* [YOUR GOAL]: Could every line of the data be printed exactly as it reads?

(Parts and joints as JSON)
——————
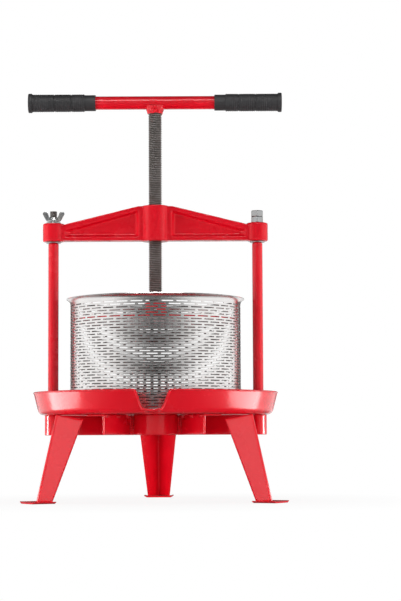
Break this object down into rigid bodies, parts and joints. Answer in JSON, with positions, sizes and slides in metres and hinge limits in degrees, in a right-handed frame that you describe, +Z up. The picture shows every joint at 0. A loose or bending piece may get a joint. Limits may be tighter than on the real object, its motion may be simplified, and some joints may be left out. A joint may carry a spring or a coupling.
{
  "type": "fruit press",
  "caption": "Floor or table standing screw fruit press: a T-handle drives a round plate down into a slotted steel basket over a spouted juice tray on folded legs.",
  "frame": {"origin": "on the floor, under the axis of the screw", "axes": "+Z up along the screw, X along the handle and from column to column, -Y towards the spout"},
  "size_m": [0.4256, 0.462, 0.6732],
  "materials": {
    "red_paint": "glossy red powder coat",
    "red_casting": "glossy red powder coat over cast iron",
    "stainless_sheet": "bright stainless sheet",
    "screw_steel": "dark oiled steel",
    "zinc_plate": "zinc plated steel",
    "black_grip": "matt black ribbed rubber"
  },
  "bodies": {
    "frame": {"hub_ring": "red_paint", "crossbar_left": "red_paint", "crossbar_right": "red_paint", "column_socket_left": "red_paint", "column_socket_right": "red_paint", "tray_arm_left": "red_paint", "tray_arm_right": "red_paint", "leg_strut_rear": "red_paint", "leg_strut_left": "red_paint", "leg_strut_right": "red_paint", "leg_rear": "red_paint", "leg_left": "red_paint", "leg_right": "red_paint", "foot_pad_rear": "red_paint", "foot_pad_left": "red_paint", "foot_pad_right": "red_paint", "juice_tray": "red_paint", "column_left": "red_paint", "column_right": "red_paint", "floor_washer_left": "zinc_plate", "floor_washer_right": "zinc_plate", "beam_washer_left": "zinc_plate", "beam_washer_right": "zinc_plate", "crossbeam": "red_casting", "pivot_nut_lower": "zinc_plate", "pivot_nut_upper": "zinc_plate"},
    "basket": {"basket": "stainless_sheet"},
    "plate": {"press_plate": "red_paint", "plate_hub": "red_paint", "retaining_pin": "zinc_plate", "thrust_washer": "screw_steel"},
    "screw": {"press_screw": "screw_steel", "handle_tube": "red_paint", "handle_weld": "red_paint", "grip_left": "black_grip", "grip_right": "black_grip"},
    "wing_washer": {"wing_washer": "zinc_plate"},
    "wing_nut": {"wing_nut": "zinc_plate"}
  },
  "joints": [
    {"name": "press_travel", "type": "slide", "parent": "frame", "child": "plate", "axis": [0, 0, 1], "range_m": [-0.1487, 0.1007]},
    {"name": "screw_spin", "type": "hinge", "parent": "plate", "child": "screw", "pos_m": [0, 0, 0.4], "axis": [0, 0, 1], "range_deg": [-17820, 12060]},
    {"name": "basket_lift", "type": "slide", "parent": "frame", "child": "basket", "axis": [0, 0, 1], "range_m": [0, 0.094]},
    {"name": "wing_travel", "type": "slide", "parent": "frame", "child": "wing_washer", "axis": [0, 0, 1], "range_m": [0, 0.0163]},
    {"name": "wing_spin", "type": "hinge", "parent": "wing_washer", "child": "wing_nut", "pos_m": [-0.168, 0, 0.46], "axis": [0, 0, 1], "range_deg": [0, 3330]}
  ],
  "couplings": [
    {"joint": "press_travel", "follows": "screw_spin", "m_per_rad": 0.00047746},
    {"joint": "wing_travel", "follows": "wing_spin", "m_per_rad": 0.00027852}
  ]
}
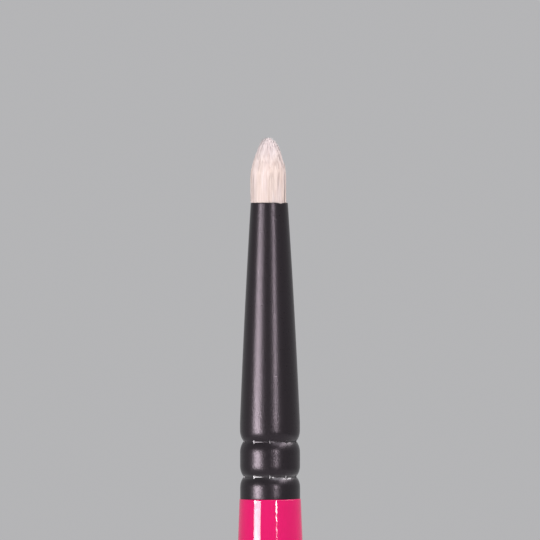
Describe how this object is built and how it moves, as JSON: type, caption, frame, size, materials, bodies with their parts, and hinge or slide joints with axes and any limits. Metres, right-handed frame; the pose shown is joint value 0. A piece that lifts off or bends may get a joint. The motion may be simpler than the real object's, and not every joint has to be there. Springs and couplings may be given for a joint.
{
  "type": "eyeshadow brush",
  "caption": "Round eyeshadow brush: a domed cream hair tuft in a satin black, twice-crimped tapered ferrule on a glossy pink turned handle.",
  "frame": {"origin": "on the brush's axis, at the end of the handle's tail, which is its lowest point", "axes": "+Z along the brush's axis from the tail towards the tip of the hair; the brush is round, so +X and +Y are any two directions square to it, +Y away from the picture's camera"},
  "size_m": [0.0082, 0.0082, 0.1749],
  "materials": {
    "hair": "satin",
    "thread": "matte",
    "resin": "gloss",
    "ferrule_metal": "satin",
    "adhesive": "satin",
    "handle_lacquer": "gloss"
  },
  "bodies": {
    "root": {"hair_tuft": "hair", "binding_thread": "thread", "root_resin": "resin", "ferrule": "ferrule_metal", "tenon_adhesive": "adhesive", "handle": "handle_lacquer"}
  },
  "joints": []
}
——————
* [WRITTEN ANSWER]:
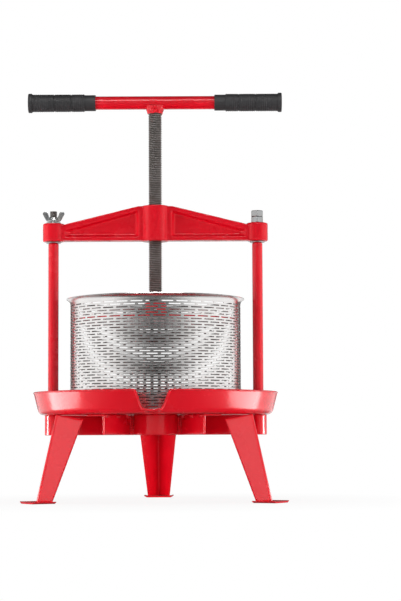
Break this object down into rigid bodies, parts and joints. Answer in JSON, with positions, sizes and slides in metres and hinge limits in degrees, in a right-handed frame that you describe, +Z up. The picture shows every joint at 0. A loose or bending piece may get a joint. Limits may be tighter than on the real object, its motion may be simplified, and some joints may be left out. A joint may carry a spring or a coupling.
{
  "type": "fruit press",
  "caption": "Floor or table standing screw fruit press: a T-handle drives a round plate down into a slotted steel basket over a spouted juice tray on folded legs.",
  "frame": {"origin": "on the floor, under the axis of the screw", "axes": "+Z up along the screw, X along the handle and from column to column, -Y towards the spout"},
  "size_m": [0.4256, 0.462, 0.6732],
  "materials": {
    "red_paint": "glossy red powder coat",
    "red_casting": "glossy red powder coat over cast iron",
    "stainless_sheet": "bright stainless sheet",
    "screw_steel": "dark oiled steel",
    "zinc_plate": "zinc plated steel",
    "black_grip": "matt black ribbed rubber"
  },
  "bodies": {
    "frame": {"hub_ring": "red_paint", "crossbar_left": "red_paint", "crossbar_right": "red_paint", "column_socket_left": "red_paint", "column_socket_right": "red_paint", "tray_arm_left": "red_paint", "tray_arm_right": "red_paint", "leg_strut_rear": "red_paint", "leg_strut_left": "red_paint", "leg_strut_right": "red_paint", "leg_rear": "red_paint", "leg_left": "red_paint", "leg_right": "red_paint", "foot_pad_rear": "red_paint", "foot_pad_left": "red_paint", "foot_pad_right": "red_paint", "juice_tray": "red_paint", "column_left": "red_paint", "column_right": "red_paint", "floor_washer_left": "zinc_plate", "floor_washer_right": "zinc_plate", "beam_washer_left": "zinc_plate", "beam_washer_right": "zinc_plate", "crossbeam": "red_casting", "pivot_nut_lower": "zinc_plate", "pivot_nut_upper": "zinc_plate"},
    "basket": {"basket": "stainless_sheet"},
    "plate": {"press_plate": "red_paint", "plate_hub": "red_paint", "retaining_pin": "zinc_plate", "thrust_washer": "screw_steel"},
    "screw": {"press_screw": "screw_steel", "handle_tube": "red_paint", "handle_weld": "red_paint", "grip_left": "black_grip", "grip_right": "black_grip"},
    "wing_washer": {"wing_washer": "zinc_plate"},
    "wing_nut": {"wing_nut": "zinc_plate"}
  },
  "joints": [
    {"name": "press_travel", "type": "slide", "parent": "frame", "child": "plate", "axis": [0, 0, 1], "range_m": [-0.1487, 0.1007]},
    {"name": "screw_spin", "type": "hinge", "parent": "plate", "child": "screw", "pos_m": [0, 0, 0.4], "axis": [0, 0, 1], "range_deg": [-17820, 12060]},
    {"name": "basket_lift", "type": "slide", "parent": "frame", "child": "basket", "axis": [0, 0, 1], "range_m": [0, 0.094]},
    {"name": "wing_travel", "type": "slide", "parent": "frame", "child": "wing_washer", "axis": [0, 0, 1], "range_m": [0, 0.0163]},
    {"name": "wing_spin", "type": "hinge", "parent": "wing_washer", "child": "wing_nut", "pos_m": [-0.168, 0, 0.46], "axis": [0, 0, 1], "range_deg": [0, 3330]}
  ],
  "couplings": [
    {"joint": "press_travel", "follows": "screw_spin", "m_per_rad": 0.00047746},
    {"joint": "wing_travel", "follows": "wing_spin", "m_per_rad": 0.00027852}
  ]
}
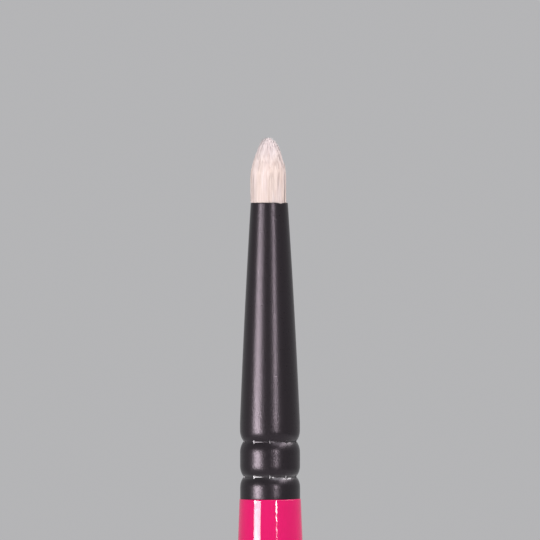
Describe how this object is built and how it moves, as JSON: type, caption, frame, size, materials, bodies with their parts, and hinge or slide joints with axes and any limits. Metres, right-handed frame; the pose shown is joint value 0. A piece that lifts off or bends may get a joint. The motion may be simpler than the real object's, and not every joint has to be there. Springs and couplings may be given for a joint.
{
  "type": "eyeshadow brush",
  "caption": "Round eyeshadow brush: a domed cream hair tuft in a satin black, twice-crimped tapered ferrule on a glossy pink turned handle.",
  "frame": {"origin": "on the brush's axis, at the end of the handle's tail, which is its lowest point", "axes": "+Z along the brush's axis from the tail towards the tip of the hair; the brush is round, so +X and +Y are any two directions square to it, +Y away from the picture's camera"},
  "size_m": [0.0082, 0.0082, 0.1749],
  "materials": {
    "hair": "satin",
    "thread": "matte",
    "resin": "gloss",
    "ferrule_metal": "satin",
    "adhesive": "satin",
    "handle_lacquer": "gloss"
  },
  "bodies": {
    "root": {"hair_tuft": "hair", "binding_thread": "thread", "root_resin": "resin", "ferrule": "ferrule_metal", "tenon_adhesive": "adhesive", "handle": "handle_lacquer"}
  },
  "joints": []
}